Lee Fraser – Live at Parken, Vienna, 05.08.23

by 5:4

It’s been far too long. Six years since Lee Fraser‘s last album, Cor Unvers, and a full decade since his debut, Dark Camber, both of which were among my very best albums of 2018 and 2014 respectively, and both of which continue to blow my mind anew every time i return to them. So it’s genuinely exciting to see that Fraser is finally back with an 18-minute EP featuring a live performance that he gave in Vienna last year.

Fraser works very slowly in Csound, creating synthetic instruments from scratch, shaping their behaviours and then meticulously sculpting the results. This lengthy and laborious process is one of the reasons for his relatively small output. Furthermore, it begs the question of what such a painstaking approach means when presented in the more ostensibly spontaneous context of a live performance. So when Fraser and i sat down to record our Dialogue together in late 2018, we explored this question. Fraser explained that he effectively worked in a similar way:

“the live performance would not be too dissimilar to aspects of my compositional process, in that these instruments […] in Csound, I would just use those in the live context… and mix between two or three or however many there are.”

However, this is guided by Fraser’s keen sense of longer-term compositional design:

“I really need to know where I’m going […] when I do these live performances, so I do have an idea, there is some sort of teleological drive to each sequence within a live performance that is fulfilled with more choreographed or planned sequences.”

One of the defining characteristics of Fraser’s music is a combination of extreme tactility and immediacy, using sounds that feel so close and so tangible that you could seemingly just reach out and touch them. However, this is balanced by an elusive quality, in which the timbres of Fraser’s palette, while evoking real-world sources, always maintain the clear fact that they’re synthetic. It’s a disarming duality, real and unreal simultaneously.
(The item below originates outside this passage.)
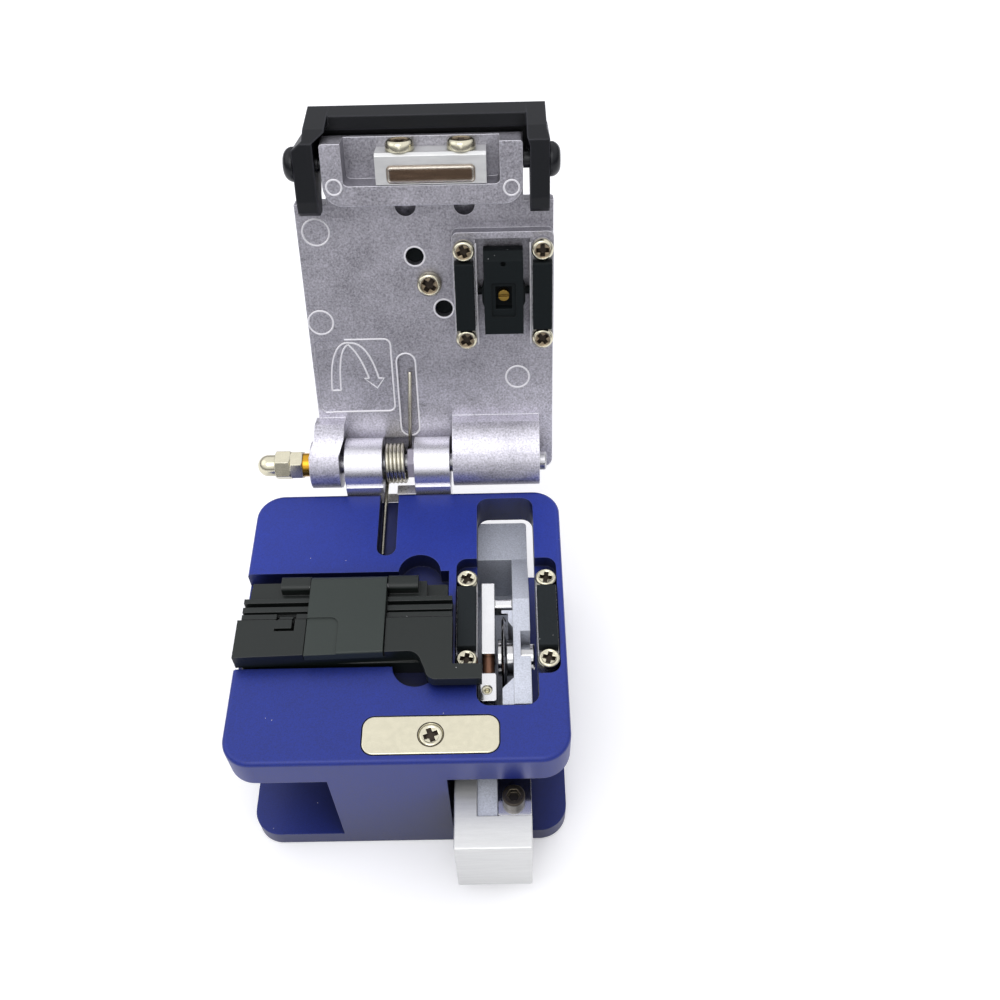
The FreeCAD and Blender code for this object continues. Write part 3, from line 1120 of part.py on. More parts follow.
def holder_flap():
    """Hinged clamp of the fibre holder, with a thumb tab let into its front left corner."""
    under, hinge_side = flap_top - flap_t, flap_py + 0.5
    left, right = hold_edge(flap_x0) - flap_lip, hold_edge(flap_x1) - flap_lip
    sheet = plan_profile([(flap_x0, left), (flap_x1, right), (flap_x1, hinge_side),
                          (flap_x0, hinge_side)], under, flap_top)
    barrel = x_rod(flap_x0, flap_x1, flap_py, flap_pz, flap_top - flap_pz)
    body = fillet(one([sheet, barrel]), 0.4,
                  lambda e: level(flap_top)(e) and e.BoundBox.YMax < left + 1.5)
    tab = plate(flap_x0 - 1, flap_x0 + 6.0, hold_y0 - 2, hold_y0 + 7.6, flap_top - 0.3,
                flap_top + 1, 1.6)
    bore = x_rod(flap_x0 - 1, flap_x1 + 1, flap_py, flap_pz, flap_pin_d / 2 + RUN_FIT)
    return body.cut(tab).cut(bore)


# ---------------------------------------------------------------- export
def main():
    os.makedirs("parts", exist_ok=True)
    spring = torsion_spring()
    fixed = {
        "body_frame": body_frame(), "hinge_block": hinge_block(),
        "hinge_block_screws": hinge_screws(), "hinge_shaft": hinge_shaft(),
        "brass_bush": brass_bush(), "lock_nut": lock_nut(), "acorn_nut": acorn_nut(),
        "spring_spacer": spring_spacer(), "torsion_spring": spring,
        "strike_plate": strike_plate(), "strike_plate_screw": strike_screw(),
        "lower_seat_left": clamp_seat(clamp_left_x), "lower_seat_right": clamp_seat(clamp_right_x),
        "lower_pad_left": lower_pad(clamp_left_x), "lower_pad_right": lower_pad(clamp_right_x),
        "lower_clamp_screws": lower_clamp_screws(),
        "slide_rail": slide_rail(), "slide_rail_screws": rail_screws(),
        "bearing_block": bearing_block(), "carriage": carriage(), "blade": blade(),
        "blade_hub": blade_hub(), "blade_screw": blade_screw(), "blade_arm": blade_arm(),
        "arm_block": arm_block(), "arm_pin": arm_pin(), "height_screw": height_screw(),
        "knob": knob(), "stop_plate": stop_plate(), "stop_screw": stop_screw(),
        "fibre_holder": holder_base(), "flap_pin": flap_pin(), "holder_flap": holder_flap(),
    }
    on_lid = {
        "lid_shell": lid_shell(), "magnet_holder": magnet_holder(), "magnet": magnet(),
        "magnet_screws": magnet_screws(),
        "upper_seat_left": lid_clamp_seat(lid_clamp_left_x),
        "upper_seat_right": lid_clamp_seat(lid_clamp_right_x),
        "upper_pad_left": upper_pad(lid_clamp_left_x),
        "upper_pad_right": upper_pad(lid_clamp_right_x),
        "upper_clamp_screws": upper_clamp_screws(),
        "press_pad": press_pad(), "press_pad_screw": press_pad_screw(),
        "lever_pivot_screws": lever_pivot_screws(),
        "anvil": anvil(), "anvil_screw": anvil_screw(), "lever": lever(),
    }
    for name, shape in fixed.items():
        save(name, shape)
    for name, shape in on_lid.items():
        shape = Part.Compound(shape) if isinstance(shape, list) else shape
        save(name, opened(shape))


main()
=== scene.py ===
"""Looks of a hand-held fibre cleaver: finishes, small fasteners, spring wire and cast marks."""
import json
import math

import bmesh
import bpy
from mathutils import Matrix, Vector


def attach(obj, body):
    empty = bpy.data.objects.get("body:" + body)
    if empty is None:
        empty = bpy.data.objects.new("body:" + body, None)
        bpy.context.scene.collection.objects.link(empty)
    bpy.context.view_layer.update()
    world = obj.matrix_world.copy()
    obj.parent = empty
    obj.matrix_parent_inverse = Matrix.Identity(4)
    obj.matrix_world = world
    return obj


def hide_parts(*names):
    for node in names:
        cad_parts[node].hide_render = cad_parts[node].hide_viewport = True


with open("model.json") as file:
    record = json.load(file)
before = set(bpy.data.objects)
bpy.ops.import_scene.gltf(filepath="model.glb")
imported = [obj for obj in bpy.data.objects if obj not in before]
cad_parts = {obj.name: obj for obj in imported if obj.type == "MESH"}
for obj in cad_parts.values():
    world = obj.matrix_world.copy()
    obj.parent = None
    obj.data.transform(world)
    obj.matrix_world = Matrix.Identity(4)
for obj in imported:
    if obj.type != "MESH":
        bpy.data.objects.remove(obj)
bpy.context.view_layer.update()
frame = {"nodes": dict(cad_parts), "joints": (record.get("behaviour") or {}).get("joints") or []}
NODES = frame["nodes"]
MM = 0.001
RAIL_RISE = 2.6 * MM      # how far the clamp rails stand proud of the lid's inner face
NOSE_RISE = 6.05 * MM     # the same for the nose block
LID_WIDTH = 49.29 * MM    # plate of the lid, without the knuckle that stands out past it
SHANK = 0.003             # length of the screws' shanks in their holes
CIRCLE_STEPS = 40

bl_info = {
    "name": "Fibre cleaver",
    "version": (1, 0, 0),
    "blender": (4, 5, 0),
    "location": "3D View > Sidebar > Cleaver",
    "description": "Finishes and fine pieces of a fibre cleaver, and the stage it stands on",
    "category": "Object",
}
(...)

One of the most compelling things about this live performance is the way Fraser bridges the gap between rhythm and pitch. In the opening sequence they’re shown to be different points on the same continuum as a series of tiny, tapping ricochets flex each way, resulting in powerful momentary impacts and also nascent forms of tone, like a rudimentary tune being bludgeoned out of solid rock. In the minutes that follow, the same sense of spontaneity continues, leading to strange middleground burblings, a deep bass presence (manifesting as both pitch and rumble) and light noise bursts, periodically peppered with more percussive blows. The extremity of this opening sequence is reinforced by it being highly polarised, occupying extremes of register.

It’s into this rather raw soundscape that a more controlled kind of pitch begins to materialise, initially as piercing tones at the edges of the stereo field, but becoming increasingly measured, focused and (in every sense) centred, until a little triadic arpeggio of sorts appears, becoming the gem-like, shining centre of this still-polarised universe, in a texture that sounds dizzyingly close yet having enormous scope. Low granular bursts expand this further, becoming a rich chorus of elements, some of which are again at the cusp of rhythmic repetition and discernible pitch, in the process occasionally almost sounding like a synthetic voice trying to speak.

It’s a sequence that suggests (threatens) the possibility of an explosion, but instead Fraser redirects it into a granular environment that hints at the beginning of the performance while also throwing a variety of rhythmic and tuned ideas into an accelerating, impossibly homogeneous soundscape. This is allowed real time to speak and develop (a trait of all Fraser’s music), revealing clearly the evolutionary nature of everything we’re hearing.

Pitch takes over in the following section, in the form of super rich, buzzy tones that smack hard, though Fraser breaks them up and diffuses things back to just upper registers before some rough impacts and a choir of playful blipping breaks out. There’s a beautiful sense of balance maintained here, slow-moving pitch bands at the periphery providing a context (and a boundary) for the free-wheeling bangs and quasi-melodic elements within. These all fuse into another passage where Fraser allows them time to be heard, and shape-shift slightly, in an extended suspension that’s ultimately overrun by more strong impacts and, ultimately, a huge noise wall. The wall becomes filtered, transforming into rumble and a mixture of juddering tones and a final, heavily slapped, angular melody. The closing aftermath is a blank space of random noise with a trace of buzz dying away at its centre.

It’s an exhilarating, mesmeric performance, demonstrating that, just as Fraser said, his live music really isn’t so far removed from what he fashions in the studio. On the one hand, it leaves me feeling all the more impatient for new music from him, yet it’s impossible to argue with the fact that, with Lee Fraser, it’s always well worth the wait.

Released late last month, Live at Parken, Vienna, 05.08.23 is available as a free download from Austrian netlabel ETAT.